RECORDED DATA

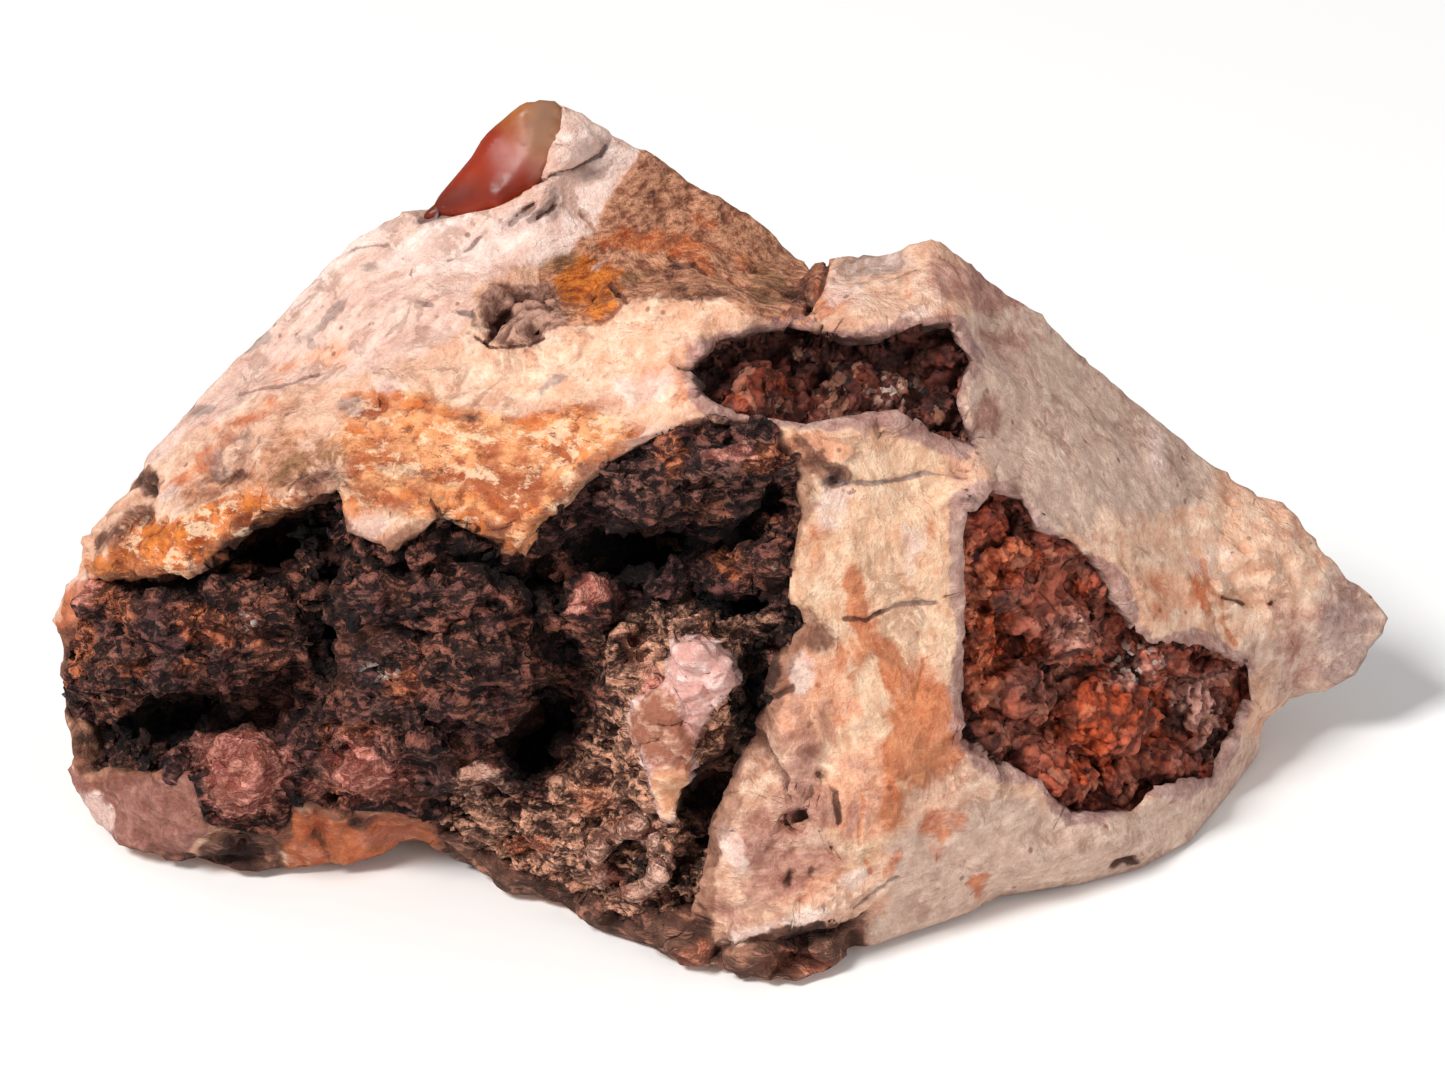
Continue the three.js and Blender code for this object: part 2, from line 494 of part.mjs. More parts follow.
const crustOutline = flat(BROWN_CRUST_OUTLINE);
const triangleOutline = flat(TRIANGLE_OUTLINE);
const upperOutline = flat(UPPER_OUTLINE);
const opalOutline = flat(OPAL_OUTLINE);

const onCrust = (point) => inside(crustOutline, looksAt(point));
const onOpal = (point) => inside(grow(opalOutline, 0.8), looksAt(point));

function longestEdge(point, side) {
  if (side < 0) return FACET_EDGE.back;
  return onCrust(point) ? FACET_EDGE.crust : FACET_EDGE.show;
}

// How far the rounded lumps stand out at a point.
function lumpHeight(list, point) {
  const heights = list.map(({ at, wide }) => {
    const away = point.distanceTo(new THREE.Vector2(...at)) / (wide / 2);
    return away < 1 ? (LUMP_HEIGHT * wide * Math.sqrt(1 - away * away)) / 2 : 0;
  });
  return Math.max(...heights);
}

// How far the surface stands out at a point. The base stays flat, and the opal smooth.
function roughness(point, side) {
  if (onOpal(point)) return 0;
  const fade = THREE.MathUtils.smoothstep(point.z, 0.2, 3);
  const bumps = (size, seed) => hills(point, size, seed) + hills(point, size / 2, seed) / 2;
  const swells = ({ height, size }, seed) => height * bumps(size, seed);
  const creases = ({ height, size }, seed) => height * lumps(point, size, seed);
  if (side < 0) return fade * (swells(STONE_GRAIN, 3) + swells(BACK_FACETS, 7) + creases(BACK_FACETS, 9) / 2);
  const raised = lumpHeight(STONE_LUMPS, looksAt(point));
  return fade * (raised + (onCrust(point) ? creases(CRUST_LUMPS, 11) : swells(STONE_GRAIN, 3)));
}

const whole = raise(refine(plain, longestEdge), roughness);
whole.points.forEach((point) => (point.z = Math.max(point.z, 0)));
const wholeSolid = solidOf(whole);

// ---------------------------------------------------------------- the crusts and the opal

// Everything in front of a floor that lies depth behind the plain face, within an outline.
const cutTo = (outline, depth) => sightPrism(outline).subtract(pushedBack(plainSolid, depth));

// How far inside an outline a point lies, up to a limit.
function inset(outline, point, limit) {
  if (!inside(outline, point)) return 0;
  const gaps = outline.map((a, n) => {
    const along = outline[(n + 1) % outline.length].clone().sub(a);
    const share = point.clone().sub(a).dot(along) / along.lengthSq();
    return point.distanceTo(a.clone().addScaledVector(along, THREE.MathUtils.clamp(share, 0, 1)));
  });
  return Math.min(limit, ...gaps);
}

// The knobbly crust that lines a hollow: it starts rim below the face and is deepest in the middle.
function hollowCrust(outline, { rim, bowl, depth }, list, seed) {
  const near = grow(outline, 1);
  const isNear = (point, side) => side > 0 && inside(near, looksAt(point));
  const fine = refine(plain, (point, side) => (isNear(point, side) ? FACET_EDGE.hollow : FACET_EDGE.hidden));
  const top = raise(fine, (point, side) => {
    if (side < 0) return 0;
    const seen = looksAt(point);
    const sink = rim + (bowl * inset(outline, seen, BOWL_SLOPE)) / BOWL_SLOPE - lumpHeight(list, seen);
    const knobs = HOLLOW_LUMPS.height * lumps(point, HOLLOW_LUMPS.size, seed);
    return -Math.max(THINNEST_SINK, sink - knobs);
  });
  return sightPrism(outline).intersect(solidOf(top)).subtract(pushedBack(plainSolid, depth));
}

const plainMesh = new THREE.Mesh(geometryOf(plainSolid));

// The point of the plain face seen at (across, up).
function faceAt([across, up]) {
  const direction = seenAt(across, up).sub(EYE).normalize();
  return new THREE.Raycaster(EYE, direction).intersectObject(plainMesh)[0].point;
}

// A rough ball, stretched to a hole's size and sunk into the face.
function holeBall({ at, wide, tall, turn: degrees }, seed) {
  const ball = new THREE.IcosahedronGeometry(1, 1);
  ball.deleteAttribute("normal");
  ball.deleteAttribute("uv");
  const shape = mergeVertices(ball);
  const deep = HOLE_DEPTH * Math.sqrt(wide * tall);
  const place = new THREE.Matrix4()
    .makeTranslation(faceAt(at))
    .multiply(new THREE.Matrix4().makeBasis(new THREE.Vector3(1, 0, 0), SIGHT_UP, SIGHT.clone().negate()))
    .multiply(new THREE.Matrix4().makeRotationZ(THREE.MathUtils.degToRad(degrees)))
    .multiply(new THREE.Matrix4().makeScale(wide / 2, tall / 2, deep));
  const position = shape.getAttribute("position");
  const points = Array.from({ length: position.count }, (_, n) => {
    const point = new THREE.Vector3().fromBufferAttribute(position, n);
    return point.multiplyScalar(1 + HOLE_ROUGHNESS * hills(point, 0.9, seed)).applyMatrix4(place);
  });
  const index = Array.from(shape.index.array);
  const faces = Array.from({ length: index.length / 3 }, (_, n) => index.slice(3 * n, 3 * n + 3));
  return solidOf({ points, faces });
}

// A cut piece without its loose crumbs, and without the slivers thinner than CLEAN_CUT that cutting leaves.
const largest = (solid) =>
  solid.simplify(CLEAN_CUT).decompose().sort((a, b) => b.volume() - a.volume())[0];

// A crust keeps a wall of stone behind it, so that it nowhere breaks through the far side.
const backed = (solid, wall) => solid.intersect(pushedBack(plainSolid, -wall));
const bed = (outline, depth) => backed(cutTo(grow(outline, SEAT_GAP), depth + SEAT_GAP), BACK_WALL);
const crust = (solid) => largest(backed(solid, BACK_WALL + SEAT_GAP));

const crustWithoutHoles = crust(wholeSolid.intersect(cutTo(crustOutline, CRUST_THICKNESS)));
const crustBed = bed(crustOutline, CRUST_THICKNESS);
const holes = HOLES.map(holeBall);
const brownCrust = largest(wasm.Manifold.difference([crustWithoutHoles, ...holes]));

const opal = largest(wholeSolid.intersect(cutTo(opalOutline, OPAL_THICKNESS)));
const opalBed = cutTo(grow(opalOutline, SEAT_GAP), OPAL_THICKNESS + SEAT_GAP);

const triangleCrust = crust(hollowCrust(triangleOutline, TRIANGLE_HOLLOW, TRIANGLE_LUMPS, 21));
const triangleBed = bed(triangleOutline, TRIANGLE_HOLLOW.depth);
const upperCrust = crust(hollowCrust(upperOutline, UPPER_HOLLOW, UPPER_LUMPS, 31));
const upperBed = bed(upperOutline, UPPER_HOLLOW.depth);

const beds = [crustBed, opalBed, triangleBed, upperBed];
const matrix = largest(wasm.Manifold.difference([wholeSolid, ...beds, ...holes]));

// ---------------------------------------------------------------- the named pieces

function piece(name, solid, color, roughnessValue) {
  const material = new THREE.MeshStandardMaterial({ color, roughness: roughnessValue, metalness: 0 });
  const mesh = new THREE.Mesh(geometryOf(solid), material);
  mesh.name = name;
  return mesh;
}

const stone = new THREE.Group();
stone.name = "fire_opal_specimen";
stone.add(
  piece("rhyolite_matrix", matrix, 0xd8b39e, 0.85),
  piece("fire_opal", opal, 0x8f3f1d, 0.12),
  piece("brown_crust", brownCrust, 0x55362f, 0.9),
  piece("triangle_hollow_crust", triangleCrust, 0x8a4730, 0.8),
  piece("upper_hollow_crust", upperCrust, 0x66382c, 0.8),
);

export default stone;
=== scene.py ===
"""The looks of a rough fire opal: pale rhyolite, a glassy opal seam, a brown crust and two lined hollows.

The solids of the frame give the forms. Each one is copied, cut finer where it shows, worked over with
grain, knobs, cracks and pits, and painted by masks that its material mixes. Lengths are millimetres until
a mesh is made.

A place on the show side is given as it looks from the camera: (across, up) on the plane through the
stone's middle.
"""

import math

import bpy
import numpy as np
from mathutils import Matrix, Vector
from mathutils.bvhtree import BVHTree


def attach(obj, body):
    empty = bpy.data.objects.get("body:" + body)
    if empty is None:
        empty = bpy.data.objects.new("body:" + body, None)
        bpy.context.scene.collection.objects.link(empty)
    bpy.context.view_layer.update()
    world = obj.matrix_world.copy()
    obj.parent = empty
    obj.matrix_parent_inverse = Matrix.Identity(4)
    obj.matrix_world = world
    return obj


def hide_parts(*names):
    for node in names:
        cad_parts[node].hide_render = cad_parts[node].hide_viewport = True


MM = 0.001

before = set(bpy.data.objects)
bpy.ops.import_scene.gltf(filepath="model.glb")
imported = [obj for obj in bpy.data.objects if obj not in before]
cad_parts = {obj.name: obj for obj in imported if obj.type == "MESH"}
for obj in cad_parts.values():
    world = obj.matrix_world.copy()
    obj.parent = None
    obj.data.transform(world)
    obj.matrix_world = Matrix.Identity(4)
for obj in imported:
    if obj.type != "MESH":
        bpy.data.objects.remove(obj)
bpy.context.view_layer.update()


# ---------------------------------------------------------------- the eye

LOOK_DOWN = math.radians(28)
EYE_DISTANCE = 270.0
MIDDLE = np.array([0.0, 0.0, 16.0])  # what the eye looks at
FRAME_WIDTH = 72.25  # of the picture, on the plane through the stone's middle
FRAME_CENTRE = (0.125, -0.1)  # (across, up) of the picture's centre

SIGHT = np.array([0.0, math.cos(LOOK_DOWN), -math.sin(LOOK_DOWN)])
RIGHT = np.array([1.0, 0.0, 0.0])
SIGHT_UP = np.cross(RIGHT, SIGHT)
EYE = MIDDLE - EYE_DISTANCE * SIGHT


def looks_at(points):
    """Where points look to be: their across and up, in two columns."""
    away = points - EYE
    scale = EYE_DISTANCE / (away @ SIGHT)
    return np.stack([away @ RIGHT * scale, away @ SIGHT_UP * scale], axis=1)


# ---------------------------------------------------------------- numbers that vary over space

DICE_SIDES = 2**32
AXIS_PRIMES = (374761393, 668265263, 1440662683)
SEED_PRIME = 974634777
STIRS = ((13, 1274126177), (15, 2246822519))  # (bits to shift by, prime)
LAST_SHIFT = 16
LEVEL_SEED = 81
LEVEL_SCALE = np.array([0.6, 0.8, 1.2])


def smoothstep(value, low, high):
    """0 at low, 1 at high, level beyond them and a soft rise or fall between them."""
    share = np.clip((value - low) / (high - low), 0.0, 1.0)
    return share * share * (3.0 - 2.0 * share)


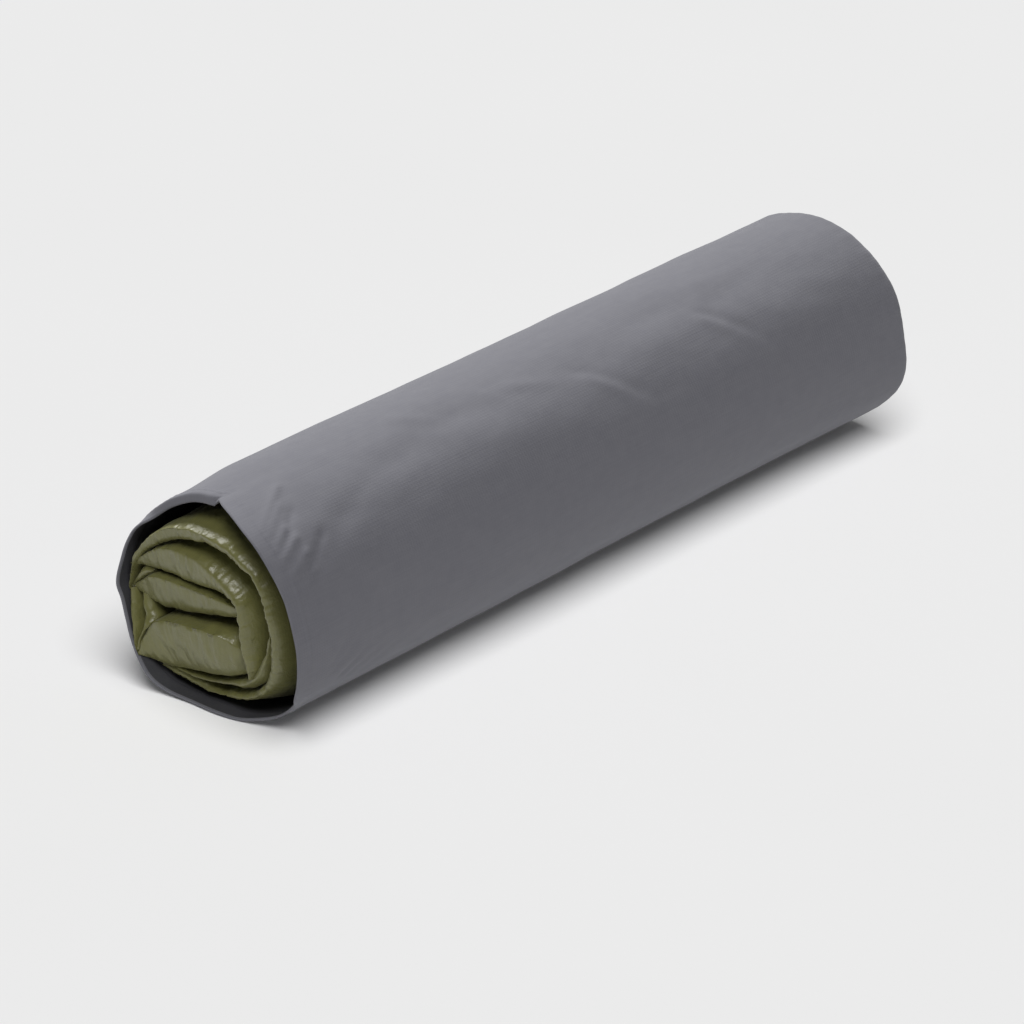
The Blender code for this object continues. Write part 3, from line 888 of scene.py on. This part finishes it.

INSTRUCTIONS TO FOLLOW
Of all the entries above, repeat only the lines from the line that has "function piece(name, solid, color, roughnessValue)" to the line that has "for node in", both lines included, exactly.

FINISHED ANSWER
function piece(name, solid, color, roughnessValue) {
  const material = new THREE.MeshStandardMaterial({ color, roughness: roughnessValue, metalness: 0 });
  const mesh = new THREE.Mesh(geometryOf(solid), material);
  mesh.name = name;
  return mesh;
}

const stone = new THREE.Group();
stone.name = "fire_opal_specimen";
stone.add(
  piece("rhyolite_matrix", matrix, 0xd8b39e, 0.85),
  piece("fire_opal", opal, 0x8f3f1d, 0.12),
  piece("brown_crust", brownCrust, 0x55362f, 0.9),
  piece("triangle_hollow_crust", triangleCrust, 0x8a4730, 0.8),
  piece("upper_hollow_crust", upperCrust, 0x66382c, 0.8),
);

export default stone;
=== scene.py ===
"""The looks of a rough fire opal: pale rhyolite, a glassy opal seam, a brown crust and two lined hollows.

The solids of the frame give the forms. Each one is copied, cut finer where it shows, worked over with
grain, knobs, cracks and pits, and painted by masks that its material mixes. Lengths are millimetres until
a mesh is made.

A place on the show side is given as it looks from the camera: (across, up) on the plane through the
stone's middle.
"""

import math

import bpy
import numpy as np
from mathutils import Matrix, Vector
from mathutils.bvhtree import BVHTree


def attach(obj, body):
    empty = bpy.data.objects.get("body:" + body)
    if empty is None:
        empty = bpy.data.objects.new("body:" + body, None)
        bpy.context.scene.collection.objects.link(empty)
    bpy.context.view_layer.update()
    world = obj.matrix_world.copy()
    obj.parent = empty
    obj.matrix_parent_inverse = Matrix.Identity(4)
    obj.matrix_world = world
    return obj


def hide_parts(*names):
    for node in names:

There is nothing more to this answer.